Reviews of Séance in Sepia


Publishers Weekly

In Black’s complex, skillfully told stand-alone, Flynn Kiernan finds herself researching the provenance of an unusual “spirit photograph” she purchases at an estate sale. The 1875 photo depicts risqué photographer Medora Lamb with the ghostly images of her husband, Alec Ingersoll, and their good friend, Cameron Langley, who all lived together until Medora and Cam were found dead in their Chicago house.

Along with court documents and Cam’s secret diary is the perspective of Victoria Woodhull, real-life feminist, Free Love advocate, and spiritualist, whom Alec, on trial for the murder of Medora and Cam, engages to hold a séance to find out who really killed them. Through the fiery Woodhull, Black (An Uncommon Enemy) shows where the social limits of even the most liberal women of the period might lie.

The smooth prose moves subtly between historical and modern investigative voices, leading the reader to muse along with the characters on the nature of how love has changed over the centuries.

Ellery Queen Mystery Magazine

**** Michelle Black: Séance in Sepia, Five Star, $25.95.
A photograph found tucked into a book at an estate sale becomes the vehicle for a fascinating and dramatic historical mystery set amidst Free Love and Spiritualist movements of the 1870s. Antiquarian bookseller Flynn Kiernan’s discovery of an early “spirit photograph” leads her and those around her to delve into the mystery surrounding the three figures in the photograph.

The bulk of the novel is set in 1870s New York and Chicago where a love triangle leaves two people dead and the third holding the gun. Historical figure Victoria Woodhull—a suffragist, medium, advocate of Free Love, and first woman to run for the American presidency—intercedes to determine if Alec Ingersoll really killed his wife and his best friend. The narrative is deftly reinforced by courtroom transcripts and journal entries.


Kirkus Reviews

Real-life feminist Victoria Woodhull experiences the fictional consequences of free love.

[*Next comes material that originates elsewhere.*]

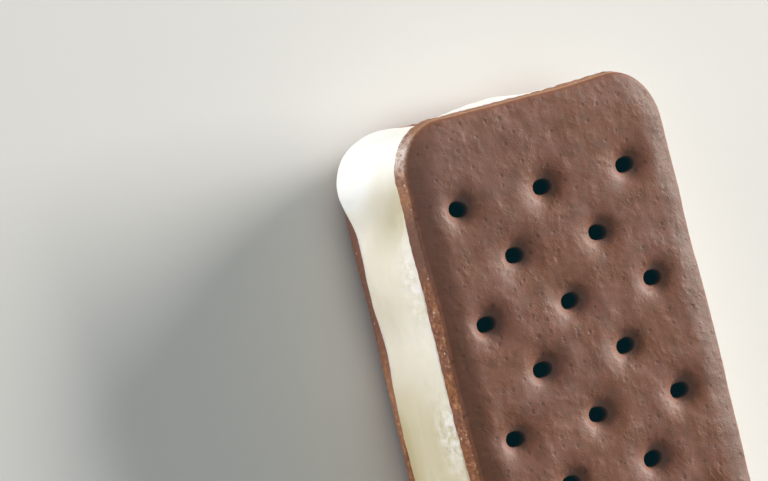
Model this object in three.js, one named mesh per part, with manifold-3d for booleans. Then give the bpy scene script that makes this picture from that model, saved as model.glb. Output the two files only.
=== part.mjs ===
// An ice cream sandwich: a slab of vanilla ice cream held between two soft chocolate wafers.
//
// Millimetres, +Z up. The sandwich lies on the outer face of its lower wafer, with the length
// along Y and the width along X, and the origin under the middle of its bounding box.
// Each wafer is a rounded rectangle whose outer face rolls down to a blunt rim. Rows of three
// and two docking holes, each at the bottom of a wide soft dimple, keep it from puffing up.
// The ice cream has softened a little: it swells past the wafers at one corner and one end.
import * as THREE from "three";
import { mergeVertices } from "three/addons/utils/BufferGeometryUtils.js";
import Module from "manifold-3d";

const wasm = await Module();
wasm.setup();

// Driving dimensions.
const LENGTH = 120;
const WIDTH = 48;
const WAFER_THICKNESS = 4.4;
const SLAB_THICKNESS = 15.8;
const SEAM = 0.3;

// The pattern of the docking pins: rows of three holes and of two, one set between the other.
const HOLE_ROWS = 11;
const HOLE_PITCH_X = 15.5;
const HOLE_PITCH_Y = 9.15;
const HOLE_RADIUS = 1.475;
const HOLE_DEPTH = 3.7;
const HOLE_SIDES = 12;

// The whole pattern sits a little aside and askew on the wafer.
const PIN_SHIFT = new THREE.Vector2(-0.12, -0.25);
const PIN_TURN = THREE.MathUtils.degToRad(0.4);

// How finely an outline is divided.
const CORNER_STEPS = 8;
const LONG_SIDE_STEPS = 18;
const SHORT_SIDE_STEPS = 8;

// A wafer's rim in section, from the face on the ice cream to the outer face: each entry is how
// far the section lies inside the outline, and how high above the inner face.
const RIM_SECTION = [
  [0.3, 0],
  [0, 0.5],
  [0, 2.3],
  [0.25, 2.95],
  [1.0, 3.6],
  [2.4, 4.08],
  [4.8, WAFER_THICKNESS],
];

// The outlines. The corner radii go anticlockwise from the corner at +X +Y, as seen with the
// docked face up. A swelling is a place where the outline stands out of the plain rounded
// rectangle, or lies inside it where out is negative: at is its place as shares of half the width
// and half the length, and reach is how far it spreads along the outline.
const UPPER_WAFER = {
  cornerRadii: [8.3, 8.2, 10, 11],
  swellings: [
    { at: [0.7, 1], reach: 6, out: 0.5 },
    { at: [0.3, 1], reach: 5, out: -0.1 },
    { at: [-1, 0.76], reach: 12, out: 0.3 },
    { at: [-1, 0.53], reach: 6, out: -0.25 },
    { at: [-1, 0], reach: 10, out: -0.3 },
    { at: [1, 0.87], reach: 7, out: -0.15 },
    { at: [1, 0.25], reach: 22, out: 0.6 },
    { at: [1, -0.3], reach: 16, out: 0.3 },
    { at: [-0.5, -1], reach: 9, out: 0.4 },
  ],
};
const LOWER_WAFER = {
  cornerRadii: [12, 10, 9.5, 10.5],
  swellings: [
    { at: [1, 0.9], reach: 7, out: -0.3 },
    { at: [0.6, 1], reach: 8, out: -0.2 },
    { at: [0, 1], reach: 16, out: -0.8 },
    { at: [0.1, -1], reach: 12, out: 0.5 },
    { at: [-1, 0.2], reach: 18, out: 0.3 },
  ],
};

// A docking pin's dimple in section: radius, and depth under the outer face.
const DIMPLE_SECTION = [
  [HOLE_RADIUS - 0.15, HOLE_DEPTH],
  [HOLE_RADIUS, 1.63],
  [2, 0.97],
  [3, 0.28],
  [5, 0],
];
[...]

On a quest for stock for her father’s used-book store, Flynn Kiernan comes upon a “spirit photograph” featuring the three participants in the scandalous Free Love Murders in 1875 Chicago, where Alec Ingersoll was tried for the murder of his wife Medora and her lover, his best friend Cam Langley. When Flynn puts the photo up for auction on eBay, one bidder, Matt Holtser, asks to license rights for a book he’s working on. He and Flynn become romantically involved while tracking the history of the photo. Their search leads them to old trial records and Ingersoll’s request of noted spiritualist and free-love advocate Victoria Woodhull to conduct a séance that will disclose who really killed Medora and Cam.

Did the overwrought Medora commit suicide? Did Cam, in despair over his disloyalty to Ingersoll, kill Medora and then himself? The Woodhull, as she was known, nearly comes to the same fate as Medora as she explores the dead woman’s relationships with the men in her life, including a stint as a photographer’s assistant that led her to a little foray into blackmail. Although The Woodhull will be able to sort through the events that resulted in the murders, her belief in the free love professed by the Oneida Community will be so sorely tested that she’ll pack in her own marriage and head for England to live out her life.

Historical novelist Black (The Second Glass of Absinthe, 2003, etc.) is awkward at dialogue but dandy at plotting. And three cheers for Victoria Woodhull, whose place in the feminist pantheon is richly deserved.